I remember when Sensenbrenner was talking about gaming the asylum system and how we had to go after those terrorists gaming the asylum system. At that point I had just happened to have been back to Bellevue in New York City to visit their unit for victims of torture. The people on that unit that were seeking asylum were Buddhist monks from Tibet. And I just thought, “Man, Sensenbrenner hasn’t been here. You know, he hasn’t been to Center for Victims of Torture in Minneapolis.”

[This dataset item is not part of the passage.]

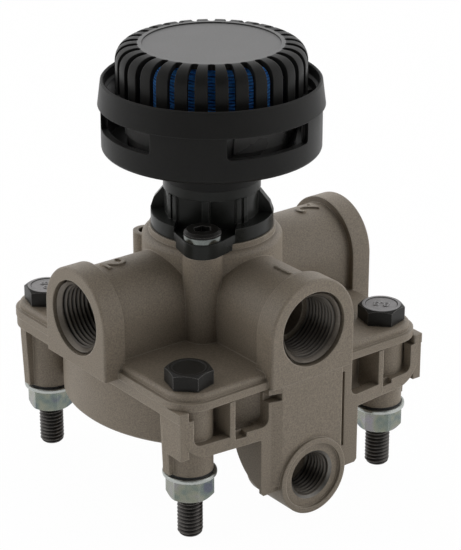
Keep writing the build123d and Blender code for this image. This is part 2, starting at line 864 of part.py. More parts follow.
with BuildPart() as exhaust_neck:
    snap_r = spigot_r - 2 * run_gap
    tab_x = column_circle_r + tab_r * math.cos(math.radians(tab_side_deg))
    tab_y = tab_r * math.sin(math.radians(tab_side_deg))
    with BuildSketch(Plane.XY.offset(top_z)):
        Circle(band_r)
    extrude(amount=band_h)
    # screw tabs, tangent to the band
    for turn in (45, 225):
        with BuildSketch(Plane.XY.offset(ledge_z)):
            with Locations(Rotation(0, 0, turn)):
                with Locations((column_circle_r, 0)):
                    Circle(tab_r)
                Polygon(
                    (tab_x, -tab_y),
                    (tab_x, tab_y),
                    (math.sqrt(band_r**2 - recess_half_w**2), recess_half_w),
                    (0, recess_half_w),
                    (0, -recess_half_w),
                    (math.sqrt(band_r**2 - recess_half_w**2), -recess_half_w),
                    align=None,
                )
        extrude(amount=head_z - ledge_z)
    with BuildSketch(Plane.XY.offset(ledge_z)):
        Circle(ring_r + 2 * run_gap)
    extrude(amount=ring_h, mode=Mode.SUBTRACT)
    # body, staves and fins
    with BuildSketch(Plane.XY.offset(neck_z)):
        Circle(neck_r)
        with PolarLocations(neck_r, 4, start_angle=45 + stave_deg):
            Rectangle(stave_t, stave_t)
        with PolarLocations(neck_r, 4, start_angle=45 - stave_deg):
            Rectangle(stave_t, stave_t)
    extrude(amount=neck_h)
    for turn in (135, 315):
        with BuildSketch(Plane.XZ.rotated((0, 0, turn))):
            Polygon(
                (neck_r - sink, neck_z - sink),
                (band_r, neck_z - sink),
                (band_r, neck_z + fin_edge_h),
                (band_r - fin_step, neck_z + fin_step_h),
                (neck_r + fin_top_t, neck_ring_z - fin_top_drop),
                (neck_r - sink, neck_ring_z - fin_top_drop),
                align=None,
            )
        extrude(amount=fin_t / 2, both=True)
    # tool recesses over the two screws, with a rib in the middle of each
    with BuildSketch(Plane.XY.offset(head_z)):
        for turn in (45, 225):
            with Locations(Rotation(0, 0, turn)):
                with Locations((neck_inner_r, 0)):
                    Rectangle(column_circle_r, 2 * recess_half_w, align=(Align.MIN, Align.CENTER))
    extrude(amount=neck_ring_z - head_z, mode=Mode.SUBTRACT)
    with BuildSketch(Plane.XY.offset(head_z)):
        Circle(neck_inner_r)
        with Locations(Rotation(0, 0, 45)):
            Rectangle(2 * (column_circle_r - screw_head_r - recess_rib_gap), recess_rib_t)
    extrude(amount=neck_ring_z - head_z)
    # top ring, the spigot that carries the silencer, and the foot in the cup
    with BuildSketch(Plane.XY.offset(neck_ring_z)):
        Circle(neck_ring_r)
    extrude(amount=neck_ring_h)
    with BuildSketch(Plane.XY.offset(silencer_z)):
        Circle(snap_r)
    extrude(amount=spigot_h)
    with BuildSketch(Plane.XY.offset(top_z)):
        Circle(neck_foot_r)
    extrude(amount=-neck_foot_h)
    # exhaust bore, groove of the snap ring and groove of the seal
    with BuildSketch(Plane.XZ):
        Polygon(
            (0, top_z - neck_foot_h),
            (guide_hub_r + funnel_gap, top_z - neck_foot_h),
            (guide_hub_r + funnel_gap, top_z + funnel_low),
            (neck_bore_r, top_z + funnel_low + funnel_h),
            (neck_bore_r, silencer_z + spigot_h),
            (0, silencer_z + spigot_h),
            align=None,
        )
        with Locations((snap_in, snap_z)):
            Rectangle(snap_r - snap_in + cut_over, snap_h, align=(Align.MIN, Align.MIN))
        with Locations((spigot_r - 2 * silencer_seal_r, silencer_seal_z)):
            Rectangle(
                2 * silencer_seal_r + cut_over,
                2 * groove_ratio * silencer_seal_r,
                align=(Align.MIN, Align.CENTER),
            )
    revolve(axis=Axis.Z, mode=Mode.SUBTRACT)
    with BuildSketch(Plane.XY.offset(ledge_z)):
        with screw_spots:
            Circle(screw_r + 2 * run_gap)
    extrude(amount=neck_z - ledge_z, mode=Mode.SUBTRACT)
exhaust_neck.part.label = "exhaust_neck"
export_step(exhaust_neck.part, "parts/exhaust_neck.step")

with BuildPart() as neck_seal:
    with BuildSketch(Plane.XZ):
        with Locations((neck_seal_mean_r, top_z - neck_seal_r)):
            Circle(neck_seal_r)
    revolve(axis=Axis.Z)
neck_seal.part.label = "neck_seal"
export_step(neck_seal.part, "parts/neck_seal.step")

with BuildPart() as neck_screws:
    with BuildSketch(Plane.XY.offset(head_z)):
        with screw_spots:
            Circle(screw_head_r)
    extrude(amount=screw_head_h)
    chamfer(neck_screws.edges().group_by(Axis.Z)[-1], screw_chamfer)
    with BuildSketch(Plane.XY.offset(head_z + screw_head_h)):
        with screw_spots:
            RegularPolygon(screw_socket_flats / 2, 6, major_radius=False)
    extrude(amount=-screw_socket_h, mode=Mode.SUBTRACT)
    with BuildSketch(Plane.XY.offset(head_z)):
        with screw_spots:
            Circle(screw_r)
    extrude(amount=-screw_len)
neck_screws.part.label = "neck_screws"
export_step(neck_screws.part, "parts/neck_screws.step")

with BuildPart() as silencer_bowl:
    # collar, floor, outer shell and the bell that carries the cage, in one section
    with BuildSketch(Plane.XZ):
        Polygon(
            (spigot_r, silencer_z),
            (foot_collar_r, silencer_z),
            (foot_collar_r, base_z),
            (shell_r, base_z),
            (shell_r, band_z),
            (shell_band_r, band_z),
            (rim_r, rim_z - rim_round),
            (rim_r - rim_round, rim_z),
            (rim_in_r, rim_z - rim_round),
            (rim_in_r, rim_z - rim_land_h),
            (shell_in_r, rim_z - rim_land_h - rim_step_h),
            (shell_in_r, base_top),
            (bell_foot_r, base_top),
            (bell_top_r, bell_top - bell_flange_h),
            (bell_flange_r, bell_top - bell_flange_h),
            (bell_flange_r, bell_top),
            (bell_top_r, bell_top),
            (bell_top_r, bell_top + bell_lip_h),
            (bell_top_r - bell_t, bell_top + bell_lip_h),
            (bell_foot_r - bell_t, base_top),
            (spigot_r, base_top),
            align=None,
        )
    revolve(axis=Axis.Z)
    base_edges = silencer_bowl.edges().filter_by(GeomType.CIRCLE).group_by(Axis.Z)[1]
    fillet(base_edges.sort_by(SortBy.RADIUS)[-1], shell_round)
    # windows in the shell
    window_w = 2 * shell_r * math.sin(math.radians(window_deg / 2))
    window_turns = [window_turn + 360 / window_count * step for step in range(window_count)]
    for turn in window_turns:
        with BuildSketch(Plane.XZ.rotated((0, 0, turn + 90)).offset(bell_flange_r)) as window:
            with Locations((0, band_z)):
                Rectangle(window_w, window_h, align=(Align.CENTER, Align.MAX))
            fillet(window.vertices().group_by(Axis.Y)[0], window_round)
        extrude(amount=shell_r, mode=Mode.SUBTRACT)
    # hood behind each window, curving from the top of the window down to the bell
    hood_z = band_z - hood_h
    hood_w = shell_in_r + sink - bell_foot_r - bell_taper * (hood_z - base_top) / bell_h - hood_off
    for turn in window_turns:
        with BuildSketch(Plane.XZ.rotated((0, 0, turn - hood_deg / 2))):
            with BuildLine():
                under = EllipticalCenterArc(
                    (shell_in_r + sink, hood_z), hood_w, hood_h, start_angle=90, arc_size=90
                )
                over = EllipticalCenterArc(
                    (shell_in_r + sink, hood_z), hood_w + hood_t, hood_h + hood_t, start_angle=90, arc_size=90
                )
                Line(under @ 0, over @ 0)
                Line(under @ 1, over @ 1)
            make_face()
        revolve(axis=Axis.Z, revolution_arc=hood_deg)
    # groove of the snap ring
    with BuildSketch(Plane.XZ):
        with Locations((spigot_r, snap_z)):
            Rectangle(snap_out - spigot_r, snap_h, align=(Align.MIN, Align.MIN))
    revolve(axis=Axis.Z, mode=Mode.SUBTRACT)
silencer_bowl.part.label = "silencer_bowl"
export_step(silencer_bowl.part, "parts/silencer_bowl.step")

with BuildPart() as silencer_seal:
    with BuildSketch(Plane.XZ):
        with Locations((spigot_r - silencer_seal_r, silencer_seal_z)):
            Circle(silencer_seal_r)
    revolve(axis=Axis.Z)
silencer_seal.part.label = "silencer_seal"
export_step(silencer_seal.part, "parts/silencer_seal.step")

with BuildPart() as silencer_snap_ring:
    with BuildSketch(Plane.XZ):
        with Locations(((snap_in + snap_out) / 2, snap_z + snap_h / 2)):
            Rectangle(snap_out - snap_in, snap_h)
    revolve(axis=Axis.Z, revolution_arc=360 - clip_gap_deg)
silencer_snap_ring.part.label = "silencer_snap_ring"
export_step(silencer_snap_ring.part, "parts/silencer_snap_ring.step")

with BuildPart() as filter_core:
    with BuildSketch(Plane.XZ):
        Polygon(
            (neck_bore_r, base_top),
            (core_cap_r, base_top),
            (core_cap_r, base_top + core_cap_h),
            (core_r, base_top + core_cap_h),
            (core_r, filter_top),
            (core_cap_r, filter_top),
            (core_cap_r, filter_top + core_cap_h),
            (neck_bore_r, filter_top + core_cap_h),
            align=None,
        )
    revolve(axis=Axis.Z)
    with BuildSketch(Plane.XY.offset(base_top + 2 * core_cap_h)):
        for turn in (0, 60, 120):
            with Locations(Rotation(0, 0, turn)):
                Rectangle(3 * core_r, core_slot_w)
    extrude(amount=filter_top - base_top - 3 * core_cap_h, mode=Mode.SUBTRACT)
filter_core.part.label = "filter_core"
export_step(filter_core.part, "parts/filter_core.step")

with BuildPart() as filter_element:
    with BuildSketch(Plane.XZ):
        Polygon(
            (core_r, base_top + core_cap_h),
            (filter_r, base_top + core_cap_h),
            (filter_r, filter_top - filter_edge),
            (filter_r - filter_edge, filter_top),
            (core_r, filter_top),
            align=None,
        )
    revolve(axis=Axis.Z)
filter_element.part.label = "filter_element"
export_step(filter_element.part, "parts/filter_element.step")

with BuildPart() as silencer_cage:
    # domed cage with a flat crest, a sunk disc in the middle and a rounded shoulder
    with BuildSketch(Plane.XZ):
        with BuildLine():
            crown = Polyline(
                (cage_r - shoulder_x, cage_top),
                (dish_r, cage_top),
                (dish_r, cage_top - dish_h),
                (0, cage_top - dish_h),
                (0, cage_top - cage_top_t),
                (cage_r - shoulder_x, cage_top - cage_top_t),
            )
            inner = EllipticalCenterArc(
                (cage_r - shoulder_x, cage_top - shoulder_z),
                shoulder_x - cage_t,
                shoulder_z - cage_top_t,
                start_angle=0,
                arc_size=90,
            )
            outer = EllipticalCenterArc(
                (cage_r - shoulder_x, cage_top - shoulder_z),
                shoulder_x,
                shoulder_z,
                start_angle=0,
                arc_size=90,
            )
            Polyline(inner @ 0, (cage_r - cage_t, bell_top), (cage_r, bell_top), outer @ 0)
        make_face()
    revolve(axis=Axis.Z)
    # slots with round ends, from the shoulder down to a ring at the foot
    slot_len = cage_r + slot_w - slot_in_r
    with BuildSketch(Plane.XY.offset(bell_top + slot_low)):
        with PolarLocations(slot_in_r + slot_len / 2, slot_count, start_angle=slot_turn):
            SlotOverall(slot_len, slot_w)
    extrude(amount=cage_h, mode=Mode.SUBTRACT)
silencer_cage.part.label = "silencer_cage"
export_step(silencer_cage.part, "parts/silencer_cage.step")
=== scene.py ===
import math

import bmesh
import bpy
from mathutils import Matrix, Vector


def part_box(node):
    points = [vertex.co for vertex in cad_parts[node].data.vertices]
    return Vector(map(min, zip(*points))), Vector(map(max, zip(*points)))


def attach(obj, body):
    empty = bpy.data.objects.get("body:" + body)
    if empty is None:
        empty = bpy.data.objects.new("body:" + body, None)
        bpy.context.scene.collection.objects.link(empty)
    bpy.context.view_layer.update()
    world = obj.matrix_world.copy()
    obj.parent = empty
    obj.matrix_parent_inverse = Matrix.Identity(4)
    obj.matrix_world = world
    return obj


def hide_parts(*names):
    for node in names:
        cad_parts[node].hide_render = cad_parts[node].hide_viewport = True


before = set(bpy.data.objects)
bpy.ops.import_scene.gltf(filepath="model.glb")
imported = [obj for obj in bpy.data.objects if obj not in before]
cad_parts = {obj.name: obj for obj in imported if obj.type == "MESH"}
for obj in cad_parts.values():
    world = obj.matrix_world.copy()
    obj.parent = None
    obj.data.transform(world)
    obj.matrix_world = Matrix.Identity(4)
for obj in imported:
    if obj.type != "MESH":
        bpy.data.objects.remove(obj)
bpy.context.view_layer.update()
scene = bpy.context.scene
MM = 0.001

# Sizes in millimetres, the same as in the part
BOLTS = [(sx * 38.0, sy * 38.7) for sx in (-1, 1) for sy in (-1, 1)]
SHANK_R = 3.6
HEAD_Z = 51.1
HEAD_H = 5.2
HEX_FLATS = 13.0
HEX_TURN = math.radians(45)
NUT_Z = 13.6
PORT_Z = 62.4
PORT_R = 10.19
CONTROL_Z = 12.7
CONTROL_R = 7.19
# Middle of each port's face, and the direction into it
PORTS = {
    "left": ((-52.9, 0, PORT_Z), (1, 0, 0)),
    "right": ((52.9, 0, PORT_Z), (-1, 0, 0)),
    "front": ((0, -51.0, PORT_Z), (0, 1, 0)),
    "control": ((0, -52.0, CONTROL_Z), (0, 1, 0)),
}

# Real threads, which the part has plain
STUD_PITCH = 1.25
STUD_ROOT_R = 3.35
STUD_DEPTH = 0.65
STUD_TIP_R = 3.1
STUD_IN_NUT = 1.5
PORT_PITCH = 1.5

# The photograph's view, solved from the port mouths, the studs and the silencer
CAMERA_AT = (-374.202, -496.590, 329.984)
CAMERA_LOOK = (0.5598, 0.7286, -0.3947)
SENSOR_MM = 36.0
FOCAL_PX = 2118.6
PHOTO_WIDTH_PX = 461.0
VIEW_AZIMUTH = 52.5


# Shader nodes


def empty_tree(owner, output):
    """The node tree of a material or a world, with its output alone."""
    owner.use_nodes = True
    tree = owner.node_tree
    tree.nodes.clear()
    return tree, tree.nodes.new(output)


def node_tree(name):
    mat = bpy.data.materials.new(name)
    tree, out = empty_tree(mat, "ShaderNodeOutputMaterial")
    shader = tree.nodes.new("ShaderNodeBsdfPrincipled")
    tree.links.new(shader.outputs[0], out.inputs[0])
    return mat, tree, shader


def feed(tree, socket, value):
    """Link another node's output to a socket, or write a plain value in it."""
    if isinstance(value, bpy.types.NodeSocket):
        tree.links.new(value, socket)
    else:
        socket.default_value = value


def object_coords(tree):
    return tree.nodes.new("ShaderNodeTexCoord").outputs["Object"]


def noise(tree, coords, scale, detail, rough=0.55):
    node = tree.nodes.new("ShaderNodeTexNoise")
    node.inputs["Scale"].default_value = scale
    node.inputs["Detail"].default_value = detail
    node.inputs["Roughness"].default_value = rough
    tree.links.new(coords, node.inputs["Vector"])
    return node.outputs[0]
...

And so, the job of the change writer, from my point of view, is to say I respect you as a reader, and I know if I tell you the truth, as I see it, having spent some time listening to people and asking them — you know, Simone Weil had that question, “What is your experience?”– asking people, “What is your experience?” which I did when I wrote Middle of Everywhere, my book on refugees. I spent three years asking people that. And it greatly enhanced my own moral imagination to listen to all those stories. You also have a good job for enhancing your moral imagination. But that’s the job of the writer: to help other people’s moral imagination grow, basically.